Stress correlation function evolution in lattice solid elasto-dynamic models of shear and fracture zones and earthquake prediction

It has been argued that power-law time-to-failure fits for cumulative Benioff strain and an evolution in size-frequency statistics in the lead-up to large earthquakes are evidence that the crust behaves as a Critical Point (CP) system. If so, intermediate-term earthquake prediction is possible. However, this hypothesis has not been proven. If the crust does behave as a CP system, stress correlation lengths should grow in the lead-up to large events through the action of small to moderate ruptures and drop sharply once a large event occurs. However this evolution in stress correlation lengths cannot be observed directly.
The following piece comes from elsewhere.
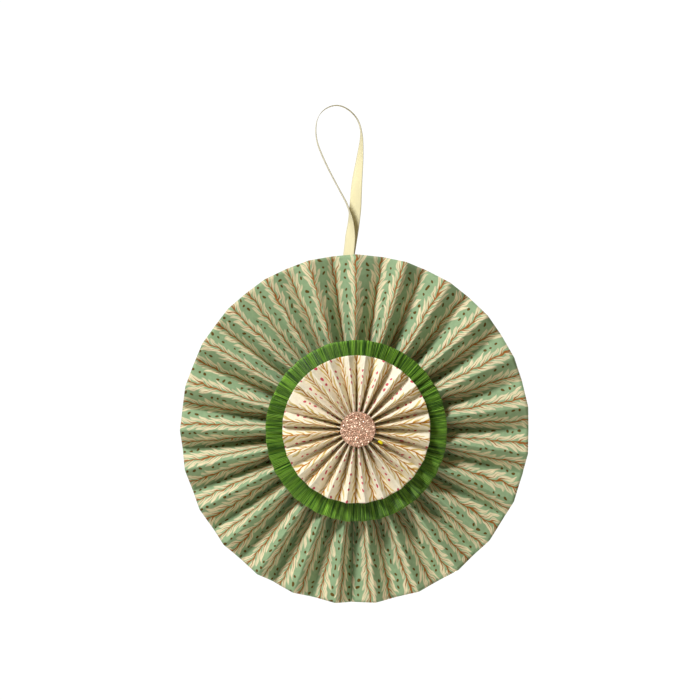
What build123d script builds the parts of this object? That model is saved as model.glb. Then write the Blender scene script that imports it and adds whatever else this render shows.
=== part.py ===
"""Hanging paper fan rosette: two pleated paper fans with a crepe frill between them,
a glitter card button in front, a card disc behind, and a satin ribbon loop to hang it by.

Frame, in millimetres: +Z up, -Y the decorated front. The origin is the top of the
ribbon loop, on its inside, where the hook carries it.

A fan is a strip of paper folded into even panels and closed into a ring. Every panel
keeps its full width from hub to rim, so a pleat is deep and narrow at the hub and
shallow and wide at the rim, and its folds bow gently towards the rim.
"""

from build123d import *
from math import cos, hypot, radians, sin, sqrt, tan
import os

# ---------------------------------------------------------------- driving dimensions
paper = 0.2  # thickness of the printed paper
glue_line = 0.06  # gap left for the adhesive between glued layers
crown = 0.12  # half width of the flat land along the outside of a fold
fan_shares = (0, 0.09, 0.34, 0.62, 0.84, 1)  # where the fans' panels have their sections
frill_shares = (0, 0.4, 1)
lap_lead = 1.5  # length over which a strip's end steps back to its glue tab
lap_gap = 0.2  # clearance between a tab and the panel in front of it, which twists

# outer fan: two strips of paper, joined at two valleys
outer_radius = 100.0
outer_hub = 4.0  # radius of the hole down the middle
outer_rim_depth = 8.5  # mean depth that the pleats still have at the rim
outer_panels = 24  # panels in each strip
outer_seam = -7.3  # clock angle of the upper joint, degrees clockwise from the top
opening = 0.09  # share by which the widest pleats are wider than the mean
opening_angle = 40.0  # clock angle of the widest pleats
outer_lap_width = 3.5  # glue tab at each end of the left strip
outer_lap_start = 36.0  # the tabs run from here to the rim

# crepe frill, a gathered ring
crepe = 0.15  # thickness of the crepe paper
frill_radius = 52.0
frill_hub = 9.0
frill_gathers = 72
frill_rim_depth = 0.65
frill_offset = (0.8, -0.8)  # how far off centre it was glued, to the right and up

# inner fan: one strip, closed on itself
inner_radius = 42.0
inner_hub = 3.0
inner_rim_depth = 6.35
inner_panels = 48
inner_seam = 0.5
inner_lap_width = 2.6
inner_lap_start = 30.0
inner_offset = (0.8, 0.2)

# discs and glue
button_radius = 10.0
button_thickness = 0.6
button_offset = (1.6, 0.4)
disc_radius = 24.0
disc_thickness = 0.8
plug_clearance = 0.25  # between a glue plug and the folds round it
collar_radius = 7.5  # the outer plug spreads to this under the inner fan

# the hub axis, measured from the inside of the ribbon loop's top
loop_drop = 85.4  # down to the top of the outer fan's rim
hub_x = 10.8
hub_z = -loop_drop - outer_radius

# ribbon
ribbon_width = 7.0
ribbon_thickness = 0.3
ribbon_stations = 72  # sections along the ribbon

# the ribbon's route from tail to tail, each point with the turn of the ribbon's width:
# 0 or 180 degrees is flat to the front, 90 is edge on
ribbon_route = [
    (5.4, 1.35, -101.4, 41),
    (6.7, 0.0, -89.9, 28),
    (8.4, -0.8, -74.9, 35),
    (8.5, -1.6, -60.4, 84),
    (1.1, -0.8, -46.9, 87),
    (-6.2, -0.2, -32.9, 86),
    (-12.2, 0.0, -18.4, 86),
    (-10.7, 0.0, -4.4, 86),
    (0.0, 0.0, 1.6, 87),
    (10.2, 0.0, -3.8, 90),
    (15.0, 0.2, -13.4, 96),
    (14.0, 0.9, -28.4, 122),
    (11.8, 2.0, -44.4, 150),
    (11.1, 3.0, -59.4, 168),
    (9.1, 2.0, -75.4, 158),
    (6.7, 0.5, -90.2, 151),
    (5.6, 1.85, -100.9, 139),
]



def panel_width(radius, panels, rim_depth):
    """Fold to fold width of a panel, from its mean chord and the pleats' depth at the rim."""
    return hypot(2 * radius * sin(radians(180 / panels)), rim_depth)


outer_panel = panel_width(outer_radius, 2 * outer_panels, outer_rim_depth)
frill_panel = panel_width(frill_radius, 2 * frill_gathers, frill_rim_depth)
inner_panel = panel_width(inner_radius, inner_panels, inner_rim_depth)

# ------------------------------------------------------------------- stack, back to front
outer_half = outer_panel / 2 + paper / 2  # from the fan's middle to its crowns
frill_back = outer_half + glue_line
frill_middle = frill_back + frill_panel / 2 + crepe / 2
inner_back = frill_middle + frill_panel / 2 + crepe / 2 + glue_line
inner_half = inner_panel / 2 + paper / 2
inner_middle = inner_back + inner_half
button_back = inner_middle + inner_half + glue_line


def layer(forward, offset=(0.0, 0.0)):
    """The plane of a layer: x to the right, y up, z forwards, on the hub axis."""
    x, y = offset
    return Plane(origin=(hub_x + x, -forward, hub_z + y), x_dir=(1, 0, 0), z_dir=(0, -1, 0))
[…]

Here we show, using the lattice solid model to describe discontinuous elasto-dynamic systems subjected to shear and compression, that it is for possible correlation lengths to exhibit CP-type evolution. In the case of a granular system subjected to shear, this evolution occurs in the lead-up to the largest event and is accompanied by an increasing rate of moderate-sized events and power-law acceleration of Benioff strain release. In the case of an intact sample system subjected to compression, the evolution occurs only after a mature fracture system has developed. The results support the existence of a physical mechanism for intermediate-term earthquake forecasting and suggest this mechanism is fault-system dependent. This offers an explanation of why accelerating Benioff strain release is not observed prior to all large earthquakes. The results prove the existence of an underlying evolution in discontinuous elasto-dynamic, systems which is capable of providing a basis for forecasting catastrophic failure and earthquakes.